A description of the experience
Prehistoric Britain – Dr Christopher and Jacquetta Hawkes
Another region famous for its long barrows is the Cotswold country, especially to the west, where along the steep scarp fronting the Severn a number are set on jutting headlands, where they can command superbly the great spreading expanse of the valley. These Cotswold barrows are not mere earthen mounds, like the majority in Sussex and 'Wessex; the local oolitic rock was available for the building of long cairns of neatly piled slabs, held in place with drystone walling and covering elaborate burial chambers formed with huge stone blocks or 'megaliths'. There was an essential difference in the use of this chambered type of tomb. The earthen form was a communal grave, in that it contained a number of bodies all interred simultaneously, but the stone chamber was a collective tomb intended for successive burials over a long period of time.

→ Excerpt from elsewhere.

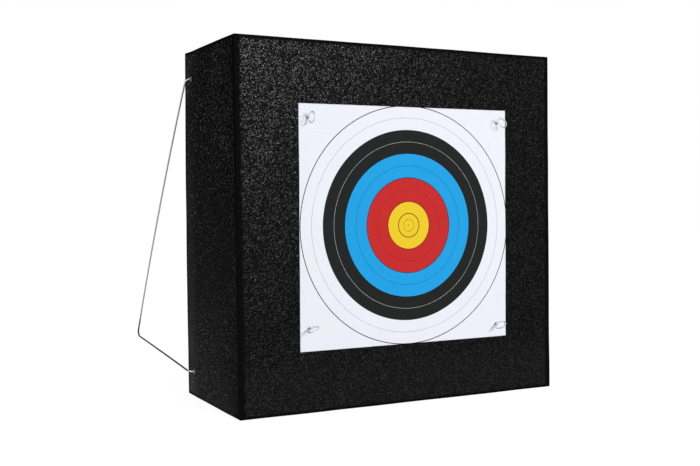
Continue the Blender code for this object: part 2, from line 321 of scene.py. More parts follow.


# %% [markdown]
# ## The floor
#
# The floor isn't part of the target. Most of what the camera sees of it is a plain white glow, and a thin
# share is ordinary paint, which lets the soft shadow under the block show. What it gives to the things on it
# is a much weaker glow.
#
# The foot of the foam's left side is a little lighter in the photograph, as if a white sheet threw light up.
# A pool of stronger glow does that. The camera doesn't see it, as it counts only for light on things, and it
# ends behind the plane of the front face, so the paper stays evenly lit.

# %% A white floor that keeps a faint shadow
FLOOR_HALF = 12.0
FLOOR_DROP = 0.0004
FLOOR_GLOW = 0.92
FLOOR_GLOW_ON_THINGS = 0.38
FLOOR_PAINT = 0.30
POOL_CENTRE = (-0.46, 0.02, 0.0)
POOL_CORE = 0.135
POOL_RADIUS = 0.45
POOL_FRONT = (-0.15, -0.11)
POOL_GLOW = 4.8

corners = np.array([[-1, -1, 0], [1, -1, 0], [1, 1, 0], [-1, 1, 0]]) * FLOOR_HALF
floor = new_mesh("floor", corners - [0, 0, FLOOR_DROP], [np.array([[0, 1, 2, 3]])], closed=False)
ground = Finish("white floor")
paint = ground.node("BsdfDiffuse", inputs={"Color": (FLOOR_PAINT,) * 3 + (1.0,)})
here = ground.place(POOL_CENTRE)
from_pool = ground.node("VectorMath", {"operation": "LENGTH"}, {0: here}, output="Value")
behind_face = ground.split(here)[1].rise(*POOL_FRONT)
pool = from_pool.rise(POOL_CORE, POOL_RADIUS, 1.0, 0.0) * behind_face
on_things = pool * (POOL_GLOW - FLOOR_GLOW_ON_THINGS) + FLOOR_GLOW_ON_THINGS
looks = looks_directly(ground)
strength = looks * FLOOR_GLOW + (1 - looks) * on_things
glow = ground.node("Emission", inputs={"Strength": strength})
floor.data.materials.append(ground.surface(ground.node("AddShader", inputs={0: paint, 1: glow})))

# %% [markdown]
# ## Sizes that several pieces share
#
# The wires, the pins and their holes have to agree, so their places are named once, as in the solid model.
# A pin is given by the x and z of its shaft and by its turn about it, since no two of the four were pushed
# in the same way round. A hole's mouth is the middle of its opening.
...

Possibly the privilege of burial in these imposing monuments was limited to ruling families (all the skeletons in the chamber of one Wiltshire barrow showed a strong family likeness), a state of affairs that exists today, when the possession of a family vault is certainly an upper-class prerogative.
One of the best preserved and finest of these chambered long barrows is the charmingly named Hetty Pegler's Tump, near Uley, and a visit there is not soon forgotten. To enter one must stoop to pass below a massive lintel, supported on two upright blocks, into a gallery from which side cells open on either hand between towering pillars. And these few steps carry one from the familiar, brightly lit Cotswold scene into a strange cave world, with dark, shadowy entrances and a lingering ghostly presence in the air that may be felt only by the imagination but is none the less potent for that.
Indeed, he would be a stone who in such an atmosphere is not tempted to materialize before him the men who once moved about in this cave of their own making.